● **THE TASK**
Reproduce only this span: the line containing "panel_hardware()", the line containing "from mathutils import Euler, Matrix, Vector", and every line between them, all exactly as given.

● **DATA EXCERPT**
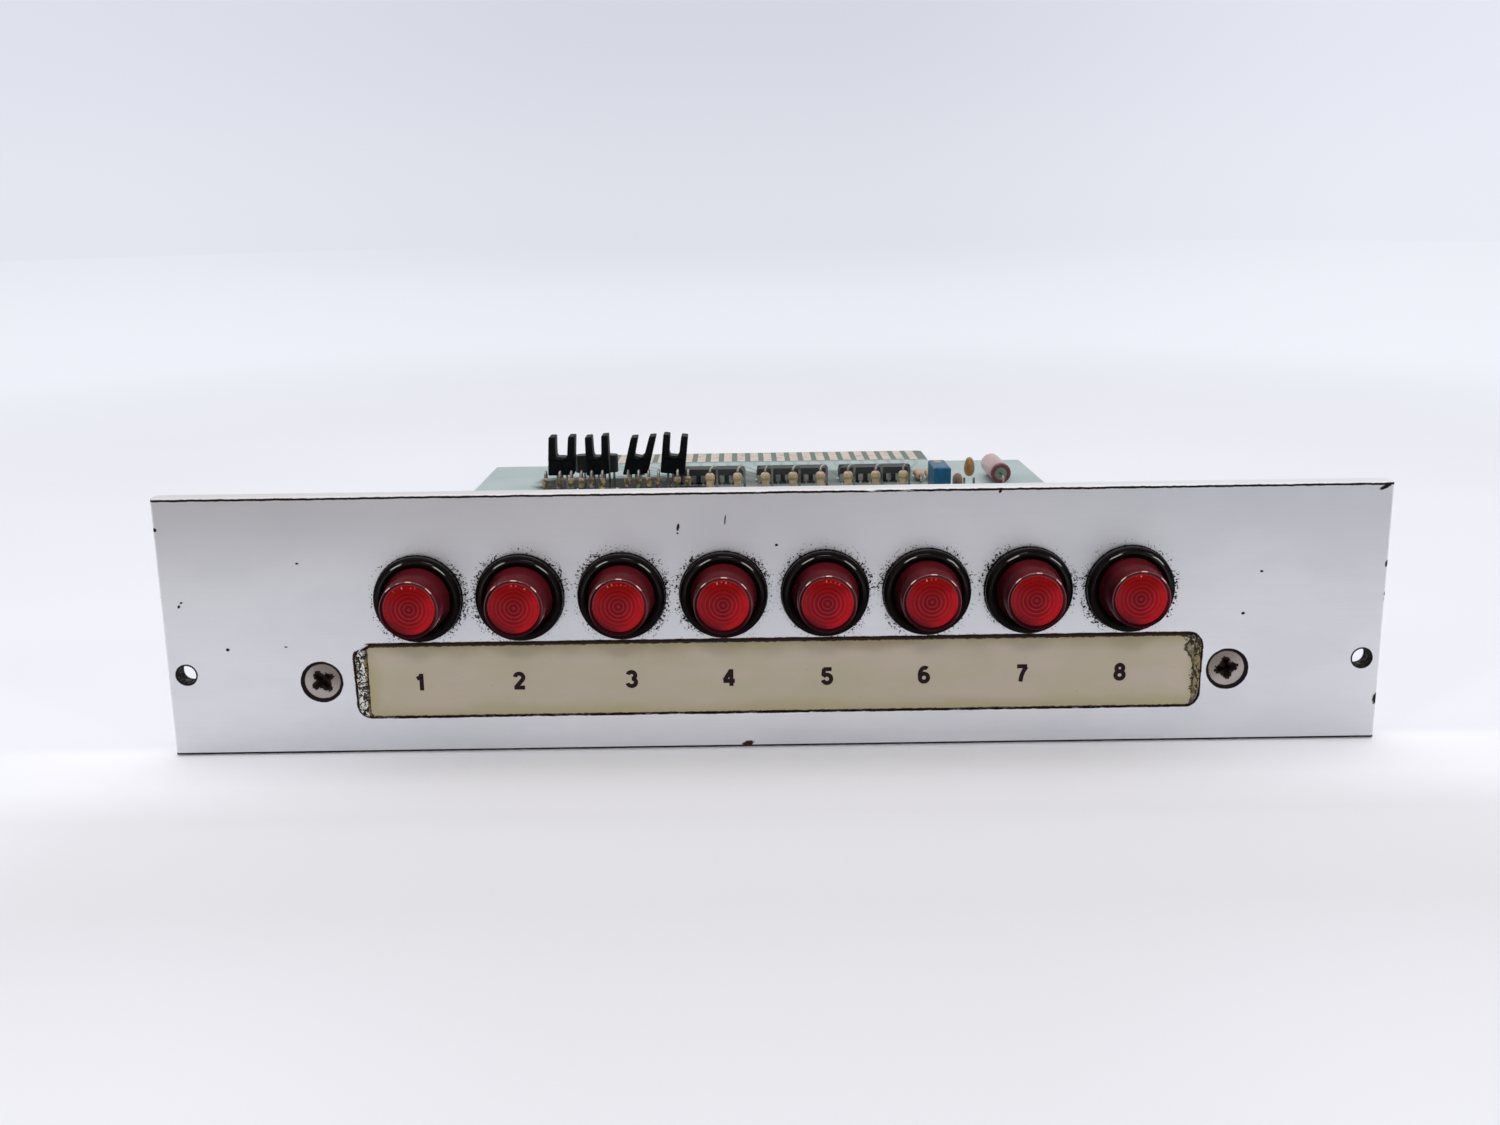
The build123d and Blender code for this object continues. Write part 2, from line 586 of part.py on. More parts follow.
def integrated_circuit(number, x, y, pin_count):
    """A dual-in-line circuit along X with its notch at the left end."""
    columns = pin_count // 2
    length = (columns - 1) * PIN_PITCH + 2 * CIRCUIT_OVERHANG
    z = (BOARD_TOP + CIRCUIT_CLEARANCE, BOARD_TOP + CIRCUIT_CLEARANCE + CIRCUIT_HEIGHT)
    body = block(around(x, length), around(y, CIRCUIT_WIDTH), z)
    body = chamfer(body.faces().sort_by(Axis.Z)[-1].edges(), 0.3)
    body -= upright(CIRCUIT_NOTCH_RADIUS, x - length / 2, y, (z[1] - CIRCUIT_NOTCH_RADIUS, z[1] + 1))
    add(f"integrated_circuit_{number}", body)
    pin = circuit_pin()
    for column in range(columns):
        pin_x = x + (column - (columns - 1) / 2) * PIN_PITCH
        for turn, row in ((0, 1), (180, -1)):
            add("circuit_pins", Pos(pin_x, y, BOARD_TOP) * Rot(0, 0, turn) * pin)
            pads.append((pin_x, y + row * PIN_ROW_OFFSET))


def resistor_body(radius, length):
    """A dog-bone resistor body along Y, from y = 0 to its length."""
    waist = radius * RESISTOR_WAIST
    slope = radius - waist
    profile = [
        (0, 0),
        (radius, 0),
        (radius, RESISTOR_CAP_LENGTH),
        (waist, RESISTOR_CAP_LENGTH + slope),
        (waist, length - RESISTOR_CAP_LENGTH - slope),
        (radius, length - RESISTOR_CAP_LENGTH),
        (radius, length),
        (0, length),
    ]
    rounding = radius * 0.6
    return turned(profile, rounds=[((radius, 0), rounding), ((radius, length), rounding)])


def standing_resistor(node, x, y, radius, length, heading):
    """A resistor on end, its upper lead looped over and down to a second hole in the heading's direction."""
    bottom = BOARD_TOP + STANDING_CLEARANCE
    top = bottom + length
    loop_top = top + STANDING_LOOP / 2
    far_x = x + STANDING_LOOP * math.cos(math.radians(heading))
    far_y = y + STANDING_LOOP * math.sin(math.radians(heading))
    add(node, Pos(x, y, bottom) * Rot(90, 0, 0) * resistor_body(radius, length))
    straight_lead(x, y, bottom)
    pads.append((far_x, far_y))
    route = [(x, y, top), (x, y, loop_top), (far_x, far_y, loop_top), (far_x, far_y, BOARD_TOP)]
    leads.append(bent_wire(route, LEAD_RADIUS, STANDING_LOOP * 0.45))


def lying_component(node, body, x, y, z, length, span):
    """A body along Y about (x, y) with a lead bent down at each end; the body starts at y = 0."""
    add(node, Pos(x, y - length / 2, z) * body)
    bend = min((span - length) / 4, (z - BOARD_TOP) * 0.8)
    for side in (-1, 1):
        bent_lead((x, y + side * length / 2, z), x, y + side * span / 2, bend)


def resistors_and_diodes():
    """The standing and lying resistors and the diodes."""
    for index in range(LAMP_COUNT):
        x = CHANNEL_RESISTOR_START + index * CHANNEL_RESISTOR_PITCH
        standing_resistor("channel_resistors", x, CHANNEL_RESISTOR_Y, CHANNEL_RESISTOR_RADIUS,
                          CHANNEL_RESISTOR_LENGTH, heading=50)
    for x in BIAS_RESISTOR_X:
        standing_resistor("bias_resistors", x, BIAS_RESISTOR_Y, BIAS_RESISTOR_RADIUS,
                          BIAS_RESISTOR_LENGTH, heading=90)
    dropper = resistor_body(DROPPER_RADIUS, DROPPER_LENGTH)
    diode = turned([(0, 0), (DIODE_RADIUS, 0), (DIODE_RADIUS, DIODE_LENGTH), (0, DIODE_LENGTH)])
    lying_places = [(x, y) for x in lamp_places() for y in DROPPER_ROWS]
    lying_places += [(x, SUPPLY_RESISTOR_Y) for x in SUPPLY_RESISTOR_X]
    for x, y in lying_places:
        lying_component("dropper_resistors", dropper, x, y, BOARD_TOP + LYING_GAP + DROPPER_RADIUS,
                        DROPPER_LENGTH, DROPPER_SPAN)
    for x in lamp_places():
        lying_component("clamp_diodes", diode, x + DIODE_OFFSET, DIODE_Y, BOARD_TOP + LYING_GAP + DIODE_RADIUS,
                        DIODE_LENGTH, DIODE_SPAN)


def trimmer():
    """A multi-turn trimmer with its slotted adjusting screw in the top."""
    bottom = BOARD_TOP + TRIMMER_CLEARANCE
    top = bottom + TRIMMER_HEIGHT
    screw_y = TRIMMER_Y + TRIMMER_DEPTH / 2 - TRIMMER_SCREW_SETBACK
    screw_z = (top - TRIMMER_SCREW_LENGTH, top)
    body = block(around(TRIMMER_X, TRIMMER_WIDTH), around(TRIMMER_Y, TRIMMER_DEPTH), (bottom, top))
    body = chamfer(body.faces().sort_by(Axis.Z)[-1].edges(), 0.3)
    body -= upright(TRIMMER_SCREW_RADIUS + SLIDING_PLAY, TRIMMER_X, screw_y, (screw_z[0], top + 1))
    add("trimmer_body", body)
    screw = upright(TRIMMER_SCREW_RADIUS, TRIMMER_X, screw_y, screw_z)
    slot = block(around(TRIMMER_X, 4 * TRIMMER_SCREW_RADIUS), around(screw_y, TRIMMER_SLOT_WIDTH),
                 (top - TRIMMER_SLOT_DEPTH, top + 1))
    add("trimmer_screw", screw - slot)
    for step in (-1, 0, 1):
        straight_lead(TRIMMER_X, TRIMMER_Y + step * TRIMMER_LEG_PITCH, bottom)


def capacitors():
    """The tantalum bead, the axial capacitor, the two reservoir capacitors and the ceramic discs."""
    bead_bottom = BOARD_TOP + TANTALUM_CLEARANCE
    outline = EllipticalCenterArc(
        (0, TANTALUM_HEIGHT / 2), TANTALUM_RADIUS, TANTALUM_HEIGHT / 2, start_angle=-90, arc_size=180
    )
    bead = revolve(make_face(outline + Line((0, TANTALUM_HEIGHT), (0, 0))), Axis.Y)
    flat = block(around(0, 4 * TANTALUM_RADIUS), (0.4, TANTALUM_HEIGHT), around(0, 4 * TANTALUM_RADIUS))
    add("tantalum_capacitor", Pos(TANTALUM_X, TANTALUM_Y, bead_bottom) * Rot(90, 0, 0) * (bead & flat))
    for leg_x in around(TANTALUM_X, TANTALUM_LEG_PITCH):
        straight_lead(leg_x, TANTALUM_Y, bead_bottom)

    axial = turned([(0, 0), (AXIAL_RADIUS, 0), (AXIAL_RADIUS, AXIAL_LENGTH), (0, AXIAL_LENGTH)],
                   rounds=[((AXIAL_RADIUS, 0), AXIAL_END_ROUND), ((AXIAL_RADIUS, AXIAL_LENGTH), AXIAL_END_ROUND)])
    lying_component("axial_capacitor", axial, AXIAL_X, AXIAL_START_Y + AXIAL_LENGTH / 2,
                    BOARD_TOP + LYING_GAP + AXIAL_RADIUS, AXIAL_LENGTH, AXIAL_LENGTH + 2 * AXIAL_LEAD_REACH)

    for x, y in RESERVOIR_PLACES:
        bottom = BOARD_TOP + RESERVOIR_CLEARANCE
        can = upright(RESERVOIR_RADIUS, x, y, (bottom, bottom + RESERVOIR_HEIGHT))
        can = fillet(can.edges().filter_by(GeomType.CIRCLE), RESERVOIR_GROOVE)
        add("reservoir_capacitors", can)
        for leg_y in around(y, RESERVOIR_LEG_PITCH):
            straight_lead(x, leg_y, bottom)

    for x, y in DISC_PLACES:
        middle = BOARD_TOP + DISC_CLEARANCE + DISC_RADIUS
        disc = Pos(x, y, middle) * Rot(0, 90, 0) * Cylinder(DISC_RADIUS, DISC_THICKNESS)
        disc = fillet(disc.edges().filter_by(GeomType.CIRCLE), DISC_EDGE_ROUND)
        add("disc_capacitors", disc)
        leg_rise = DISC_RADIUS - math.sqrt(DISC_RADIUS**2 - (DISC_LEG_PITCH / 2 - LEAD_RADIUS) ** 2)
        for leg_y in around(y, DISC_LEG_PITCH):
            straight_lead(x, leg_y, BOARD_TOP + DISC_CLEARANCE + leg_rise)


# ================================================================ circuit board
def edge_contacts():
    """The contact fingers on both faces of the tongue."""
    rear = BOARD_REACH + TONGUE_LENGTH - CONTACT_SETBACK
    faces = ((BOARD_TOP, BOARD_TOP + CONTACT_THICKNESS), (BOARD_BOTTOM - CONTACT_THICKNESS, BOARD_BOTTOM))
    for index in range(CONTACT_COUNT):
        x = TONGUE_MIDDLE + (index - (CONTACT_COUNT - 1) / 2) * CONTACT_PITCH
        for face in faces:
            add("edge_contacts", block(around(x, CONTACT_WIDTH), (rear - CONTACT_LENGTH, rear), face))


def circuit_board():
    """The board with its tongue and the screw holes over the brackets."""
    tongue_x = around(TONGUE_MIDDLE, TONGUE_WIDTH)
    tongue_end = BOARD_REACH + TONGUE_LENGTH
    left, right = around(0, BOARD_WIDTH)
    outline = Polyline(
        (left, BOARD_FRONT),
        (right, BOARD_FRONT),
        (right, BOARD_REACH),
        (tongue_x[1], BOARD_REACH),
        (tongue_x[1], tongue_end - TONGUE_CORNER_CUT),
        (tongue_x[1] - TONGUE_CORNER_CUT, tongue_end),
        (tongue_x[0] + TONGUE_CORNER_CUT, tongue_end),
        (tongue_x[0], tongue_end - TONGUE_CORNER_CUT),
        (tongue_x[0], BOARD_REACH),
        (left, BOARD_REACH),
        close=True,
    )
    corner_places = [(x, y) for x in (left, right) for y in (BOARD_FRONT, BOARD_REACH)]
    face = make_face(outline)
    for x, y in corner_places:
        face = fillet(face.vertices().sort_by_distance((x, y, 0))[0], BOARD_CORNER)
    for x, y in board_screw_places():
        face -= Pos(x, y) * Circle(SCREW_HOLE_RADIUS)
    return Pos(0, 0, BOARD_BOTTOM) * extrude(face, BOARD_THICKNESS, dir=(0, 0, 1))


def solder_joints():
    """A cone of solder with the lead's tip in it, at every pad on the board's underside."""
    joint = turned([
        (0, 0),
        (SOLDER_RADIUS, 0),
        (SOLDER_TIP_RADIUS, SOLDER_HEIGHT),
        (LEAD_RADIUS, SOLDER_HEIGHT),
        (LEAD_RADIUS, LEAD_TAIL),
        (0, LEAD_TAIL),
    ])
    for x, y in pads:
        add("solder_joints", Pos(x, y, BOARD_BOTTOM) * Rot(-90, 0, 0) * joint)


# ================================================================ assembly
def build():
    """Make every piece."""
    add("front_panel", front_panel())
    add("label_strip", label_strip())
    panel_hardware()
    board_hardware()
    lamp_units()
    drivers()
    numbered = 1
    for y, places, pin_count in (
        (REAR_CIRCUIT_Y, REAR_CIRCUIT_X, REAR_PIN_COUNT),
        (FRONT_CIRCUIT_Y, FRONT_CIRCUIT_X, FRONT_PIN_COUNT),
    ):
        for x in places:
            integrated_circuit(numbered, x, y, pin_count)
            numbered += 1
    resistors_and_diodes()
    trimmer()
    capacitors()
    edge_contacts()
    add("component_leads", *leads)
    add("circuit_board", circuit_board())
    solder_joints()


build()
os.makedirs("parts", exist_ok=True)
for node, solids in parts.items():
    shape = solids[0] if len(solids) == 1 else Compound(label=node, children=solids)
    export_step(shape, f"parts/{node}.step")
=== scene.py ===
"""Finishes and fine parts of the eight-lamp plug-in card, built round the frame of its CAD model.

Metres, in the model's own frame: X runs along the panel, Y from the panel's rear face to the card-edge
tongue, Z up. Patterns in the materials are worked out in millimetres in that same frame.
"""

import logging
import math
from collections.abc import Callable, Sequence
from dataclasses import dataclass, field
from enum import Enum

import bmesh
import bpy
import numpy as np
from mathutils import Euler, Matrix, Vector


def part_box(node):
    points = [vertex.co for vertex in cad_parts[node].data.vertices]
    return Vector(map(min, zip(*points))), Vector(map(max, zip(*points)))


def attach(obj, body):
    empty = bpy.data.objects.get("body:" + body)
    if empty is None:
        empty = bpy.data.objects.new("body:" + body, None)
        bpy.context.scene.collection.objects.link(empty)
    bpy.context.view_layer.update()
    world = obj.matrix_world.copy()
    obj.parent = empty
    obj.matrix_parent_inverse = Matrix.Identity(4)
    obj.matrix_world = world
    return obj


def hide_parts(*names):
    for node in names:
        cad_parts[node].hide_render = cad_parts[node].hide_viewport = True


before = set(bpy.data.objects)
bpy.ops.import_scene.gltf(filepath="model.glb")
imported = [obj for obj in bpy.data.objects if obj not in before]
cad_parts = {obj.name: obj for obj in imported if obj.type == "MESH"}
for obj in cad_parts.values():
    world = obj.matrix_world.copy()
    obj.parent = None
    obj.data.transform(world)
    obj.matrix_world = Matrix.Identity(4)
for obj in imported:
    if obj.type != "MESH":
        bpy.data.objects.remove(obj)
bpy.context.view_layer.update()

MM = 0.001
MODULE = "module"
LAMP_COUNT = 8
LAMP_PITCH = 15.24
log = logging.getLogger("lamp_card")

Colour = tuple[float, float, float]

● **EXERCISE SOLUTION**
    panel_hardware()
    board_hardware()
    lamp_units()
    drivers()
    numbered = 1
    for y, places, pin_count in (
        (REAR_CIRCUIT_Y, REAR_CIRCUIT_X, REAR_PIN_COUNT),
        (FRONT_CIRCUIT_Y, FRONT_CIRCUIT_X, FRONT_PIN_COUNT),
    ):
        for x in places:
            integrated_circuit(numbered, x, y, pin_count)
            numbered += 1
    resistors_and_diodes()
    trimmer()
    capacitors()
    edge_contacts()
    add("component_leads", *leads)
    add("circuit_board", circuit_board())
    solder_joints()


build()
os.makedirs("parts", exist_ok=True)
for node, solids in parts.items():
    shape = solids[0] if len(solids) == 1 else Compound(label=node, children=solids)
    export_step(shape, f"parts/{node}.step")
=== scene.py ===
"""Finishes and fine parts of the eight-lamp plug-in card, built round the frame of its CAD model.

Metres, in the model's own frame: X runs along the panel, Y from the panel's rear face to the card-edge
tongue, Z up. Patterns in the materials are worked out in millimetres in that same frame.
"""

import logging
import math
from collections.abc import Callable, Sequence
from dataclasses import dataclass, field
from enum import Enum

import bmesh
import bpy
import numpy as np
from mathutils import Euler, Matrix, Vector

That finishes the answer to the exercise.